In the records below, find the line with "What three.js and" and the line with "const GAP = 0.3;"; return exactly those lines and every line between them.

** Start Data shown **

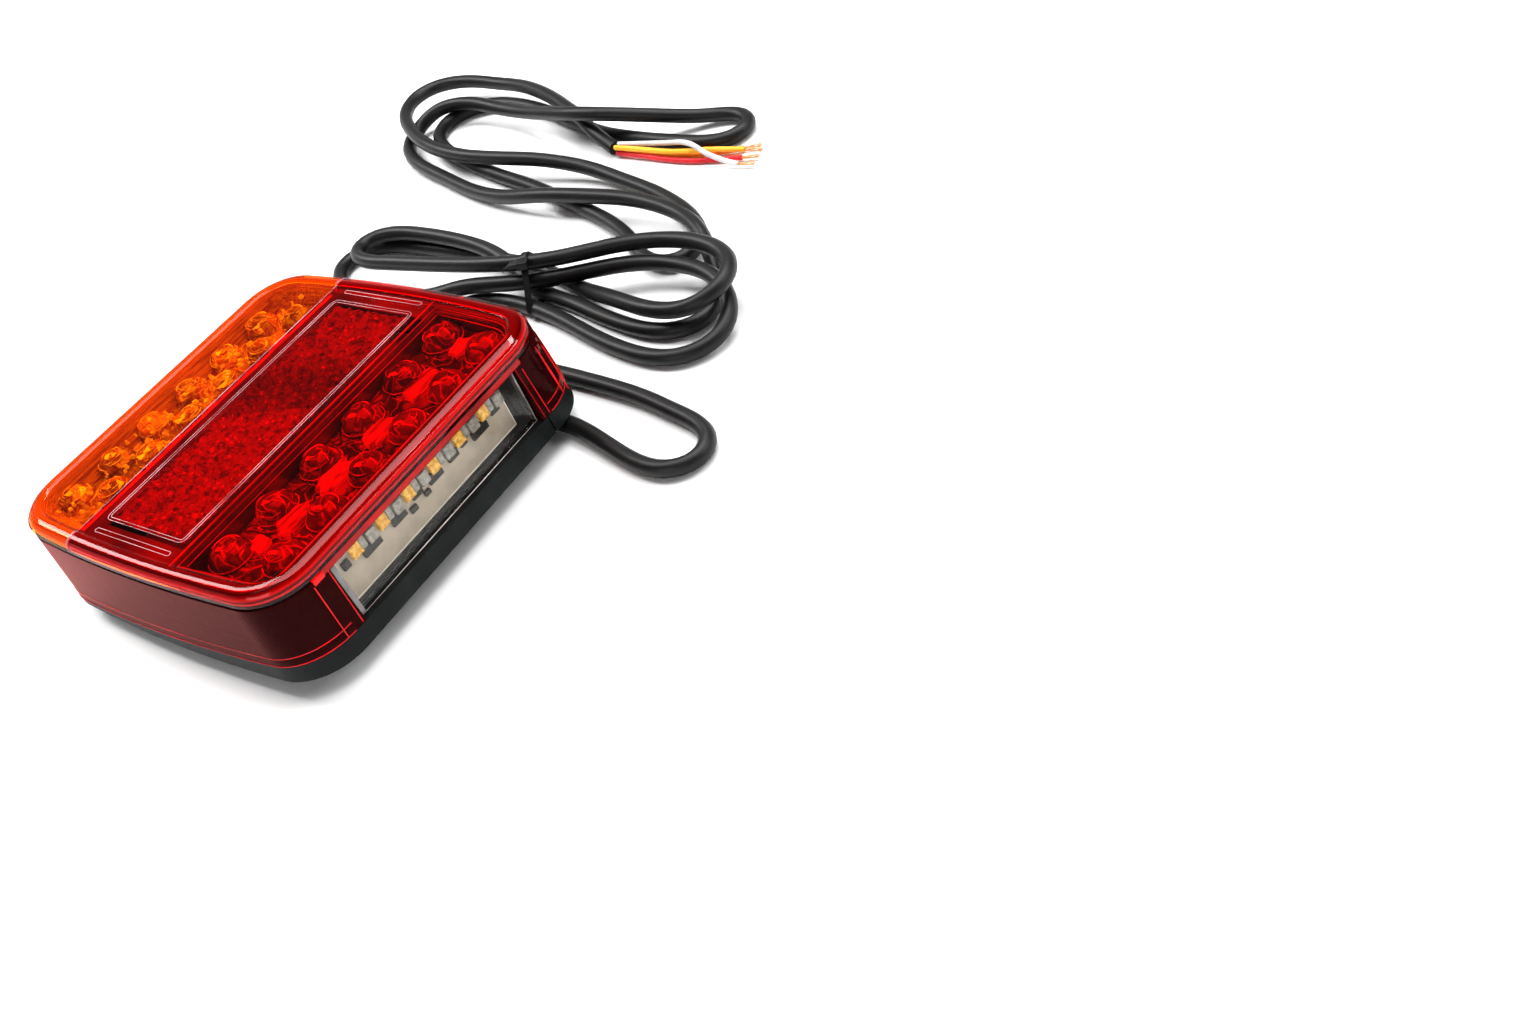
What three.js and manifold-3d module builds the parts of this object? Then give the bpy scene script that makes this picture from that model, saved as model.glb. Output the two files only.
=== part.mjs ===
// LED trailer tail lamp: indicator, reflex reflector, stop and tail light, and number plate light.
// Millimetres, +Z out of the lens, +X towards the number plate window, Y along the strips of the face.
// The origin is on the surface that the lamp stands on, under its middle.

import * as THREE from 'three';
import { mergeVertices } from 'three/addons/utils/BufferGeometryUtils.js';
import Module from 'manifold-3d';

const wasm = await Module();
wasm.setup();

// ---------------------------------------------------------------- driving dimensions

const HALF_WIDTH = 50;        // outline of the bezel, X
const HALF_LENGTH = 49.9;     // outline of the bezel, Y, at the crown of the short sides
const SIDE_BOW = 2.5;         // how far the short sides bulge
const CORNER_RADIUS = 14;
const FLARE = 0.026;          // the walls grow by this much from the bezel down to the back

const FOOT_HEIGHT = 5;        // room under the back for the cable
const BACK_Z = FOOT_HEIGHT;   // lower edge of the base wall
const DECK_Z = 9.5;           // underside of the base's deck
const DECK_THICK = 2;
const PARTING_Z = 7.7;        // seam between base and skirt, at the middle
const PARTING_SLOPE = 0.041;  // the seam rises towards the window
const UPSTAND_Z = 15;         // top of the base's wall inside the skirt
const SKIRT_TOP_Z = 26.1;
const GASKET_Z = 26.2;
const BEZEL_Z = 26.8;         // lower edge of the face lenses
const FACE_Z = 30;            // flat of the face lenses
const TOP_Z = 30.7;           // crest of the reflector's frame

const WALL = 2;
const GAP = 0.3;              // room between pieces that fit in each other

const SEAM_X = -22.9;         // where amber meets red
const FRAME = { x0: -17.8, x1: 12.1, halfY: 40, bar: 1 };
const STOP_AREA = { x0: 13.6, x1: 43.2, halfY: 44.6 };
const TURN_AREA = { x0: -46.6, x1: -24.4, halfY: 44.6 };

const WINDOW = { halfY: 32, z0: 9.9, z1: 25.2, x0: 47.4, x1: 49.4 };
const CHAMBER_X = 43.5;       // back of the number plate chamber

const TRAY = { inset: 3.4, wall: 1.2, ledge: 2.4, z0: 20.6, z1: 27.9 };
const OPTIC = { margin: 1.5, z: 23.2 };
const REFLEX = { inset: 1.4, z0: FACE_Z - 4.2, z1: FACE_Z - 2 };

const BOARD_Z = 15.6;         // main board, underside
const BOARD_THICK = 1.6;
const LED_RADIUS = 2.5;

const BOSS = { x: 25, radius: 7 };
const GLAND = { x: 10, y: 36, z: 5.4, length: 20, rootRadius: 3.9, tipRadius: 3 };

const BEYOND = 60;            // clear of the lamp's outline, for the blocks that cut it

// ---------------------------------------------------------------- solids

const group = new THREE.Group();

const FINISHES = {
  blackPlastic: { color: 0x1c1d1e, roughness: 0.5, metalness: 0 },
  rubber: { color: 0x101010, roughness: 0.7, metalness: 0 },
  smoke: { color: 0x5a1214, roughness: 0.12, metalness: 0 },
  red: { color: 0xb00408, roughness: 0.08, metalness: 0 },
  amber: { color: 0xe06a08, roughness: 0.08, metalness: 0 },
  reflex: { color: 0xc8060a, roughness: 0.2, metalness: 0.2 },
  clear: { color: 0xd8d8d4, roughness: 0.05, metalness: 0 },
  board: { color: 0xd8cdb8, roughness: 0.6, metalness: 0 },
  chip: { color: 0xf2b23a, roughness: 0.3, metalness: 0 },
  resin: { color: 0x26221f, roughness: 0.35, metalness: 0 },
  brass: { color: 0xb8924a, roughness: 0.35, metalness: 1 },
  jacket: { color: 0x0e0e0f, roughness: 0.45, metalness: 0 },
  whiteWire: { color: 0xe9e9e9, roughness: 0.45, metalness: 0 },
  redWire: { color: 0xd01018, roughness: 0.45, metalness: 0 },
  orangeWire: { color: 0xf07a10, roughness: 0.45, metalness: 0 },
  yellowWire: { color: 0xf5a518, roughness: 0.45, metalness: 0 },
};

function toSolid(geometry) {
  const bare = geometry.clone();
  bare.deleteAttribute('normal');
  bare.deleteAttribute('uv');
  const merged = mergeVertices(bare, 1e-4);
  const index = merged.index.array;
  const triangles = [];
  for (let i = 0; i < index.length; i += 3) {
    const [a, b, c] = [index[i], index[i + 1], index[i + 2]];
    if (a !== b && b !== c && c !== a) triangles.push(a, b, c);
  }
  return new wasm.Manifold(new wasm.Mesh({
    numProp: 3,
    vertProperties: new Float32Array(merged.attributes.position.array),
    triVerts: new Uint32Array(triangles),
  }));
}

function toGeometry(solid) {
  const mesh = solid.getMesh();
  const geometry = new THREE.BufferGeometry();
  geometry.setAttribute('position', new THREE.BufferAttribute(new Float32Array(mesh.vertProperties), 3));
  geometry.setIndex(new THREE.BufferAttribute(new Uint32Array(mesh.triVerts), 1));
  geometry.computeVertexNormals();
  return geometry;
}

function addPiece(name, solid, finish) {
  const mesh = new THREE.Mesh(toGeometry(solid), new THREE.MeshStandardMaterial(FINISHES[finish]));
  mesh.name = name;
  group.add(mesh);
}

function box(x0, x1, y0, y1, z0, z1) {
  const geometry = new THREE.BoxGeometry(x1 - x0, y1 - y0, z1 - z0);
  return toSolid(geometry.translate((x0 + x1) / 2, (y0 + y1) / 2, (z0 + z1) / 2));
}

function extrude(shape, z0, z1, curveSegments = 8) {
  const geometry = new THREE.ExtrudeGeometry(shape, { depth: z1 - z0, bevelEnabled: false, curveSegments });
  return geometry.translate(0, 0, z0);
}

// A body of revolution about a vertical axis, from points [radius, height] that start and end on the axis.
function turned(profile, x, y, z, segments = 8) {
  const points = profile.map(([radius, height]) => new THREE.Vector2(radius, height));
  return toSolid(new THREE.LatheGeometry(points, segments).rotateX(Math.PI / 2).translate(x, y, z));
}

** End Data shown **
** Start Data shown **

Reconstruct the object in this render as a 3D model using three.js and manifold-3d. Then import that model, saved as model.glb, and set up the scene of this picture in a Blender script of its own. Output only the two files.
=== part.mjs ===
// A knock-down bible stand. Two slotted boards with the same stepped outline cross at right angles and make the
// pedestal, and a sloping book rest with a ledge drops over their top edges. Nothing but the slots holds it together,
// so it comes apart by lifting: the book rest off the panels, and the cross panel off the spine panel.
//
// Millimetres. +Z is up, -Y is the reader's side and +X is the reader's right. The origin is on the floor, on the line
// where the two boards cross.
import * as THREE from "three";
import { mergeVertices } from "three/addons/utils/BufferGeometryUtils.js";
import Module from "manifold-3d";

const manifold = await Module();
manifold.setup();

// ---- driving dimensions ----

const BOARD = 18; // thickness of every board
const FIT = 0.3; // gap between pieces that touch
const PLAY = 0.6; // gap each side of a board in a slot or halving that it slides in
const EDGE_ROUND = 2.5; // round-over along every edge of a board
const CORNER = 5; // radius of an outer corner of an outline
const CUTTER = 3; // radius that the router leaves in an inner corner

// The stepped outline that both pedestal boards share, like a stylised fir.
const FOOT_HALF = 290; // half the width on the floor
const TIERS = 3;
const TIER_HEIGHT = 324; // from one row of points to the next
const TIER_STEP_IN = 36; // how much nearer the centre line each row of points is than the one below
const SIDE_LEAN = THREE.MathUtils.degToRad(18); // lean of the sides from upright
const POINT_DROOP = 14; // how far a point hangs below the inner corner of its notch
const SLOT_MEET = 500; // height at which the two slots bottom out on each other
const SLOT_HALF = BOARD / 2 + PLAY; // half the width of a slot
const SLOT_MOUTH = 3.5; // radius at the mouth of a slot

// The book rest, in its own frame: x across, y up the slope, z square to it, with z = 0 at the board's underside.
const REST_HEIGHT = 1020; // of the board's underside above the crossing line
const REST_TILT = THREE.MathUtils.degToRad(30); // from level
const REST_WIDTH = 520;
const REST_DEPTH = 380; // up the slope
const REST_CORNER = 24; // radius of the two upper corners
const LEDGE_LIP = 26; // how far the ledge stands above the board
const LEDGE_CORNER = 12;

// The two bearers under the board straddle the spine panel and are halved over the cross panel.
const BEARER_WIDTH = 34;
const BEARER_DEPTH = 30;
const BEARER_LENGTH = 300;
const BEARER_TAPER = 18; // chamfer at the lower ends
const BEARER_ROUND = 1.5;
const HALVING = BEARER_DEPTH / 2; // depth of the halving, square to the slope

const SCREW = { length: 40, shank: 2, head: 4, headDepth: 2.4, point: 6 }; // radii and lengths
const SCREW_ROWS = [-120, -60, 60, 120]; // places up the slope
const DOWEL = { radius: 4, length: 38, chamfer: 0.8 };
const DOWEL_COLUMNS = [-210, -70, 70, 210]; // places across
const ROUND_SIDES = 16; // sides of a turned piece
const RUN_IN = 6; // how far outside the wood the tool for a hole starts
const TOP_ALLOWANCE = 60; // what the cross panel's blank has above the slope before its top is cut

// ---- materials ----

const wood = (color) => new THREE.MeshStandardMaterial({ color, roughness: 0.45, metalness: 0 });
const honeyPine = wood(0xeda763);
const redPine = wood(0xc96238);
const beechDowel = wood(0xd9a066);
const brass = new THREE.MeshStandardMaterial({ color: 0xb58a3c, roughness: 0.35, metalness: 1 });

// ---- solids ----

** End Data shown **

Output for this exercise
What three.js and manifold-3d module builds the parts of this object? Then give the bpy scene script that makes this picture from that model, saved as model.glb. Output the two files only.
=== part.mjs ===
// LED trailer tail lamp: indicator, reflex reflector, stop and tail light, and number plate light.
// Millimetres, +Z out of the lens, +X towards the number plate window, Y along the strips of the face.
// The origin is on the surface that the lamp stands on, under its middle.

import * as THREE from 'three';
import { mergeVertices } from 'three/addons/utils/BufferGeometryUtils.js';
import Module from 'manifold-3d';

const wasm = await Module();
wasm.setup();

// ---------------------------------------------------------------- driving dimensions

const HALF_WIDTH = 50;        // outline of the bezel, X
const HALF_LENGTH = 49.9;     // outline of the bezel, Y, at the crown of the short sides
const SIDE_BOW = 2.5;         // how far the short sides bulge
const CORNER_RADIUS = 14;
const FLARE = 0.026;          // the walls grow by this much from the bezel down to the back

const FOOT_HEIGHT = 5;        // room under the back for the cable
const BACK_Z = FOOT_HEIGHT;   // lower edge of the base wall
const DECK_Z = 9.5;           // underside of the base's deck
const DECK_THICK = 2;
const PARTING_Z = 7.7;        // seam between base and skirt, at the middle
const PARTING_SLOPE = 0.041;  // the seam rises towards the window
const UPSTAND_Z = 15;         // top of the base's wall inside the skirt
const SKIRT_TOP_Z = 26.1;
const GASKET_Z = 26.2;
const BEZEL_Z = 26.8;         // lower edge of the face lenses
const FACE_Z = 30;            // flat of the face lenses
const TOP_Z = 30.7;           // crest of the reflector's frame

const WALL = 2;
const GAP = 0.3;              // room between pieces that fit in each other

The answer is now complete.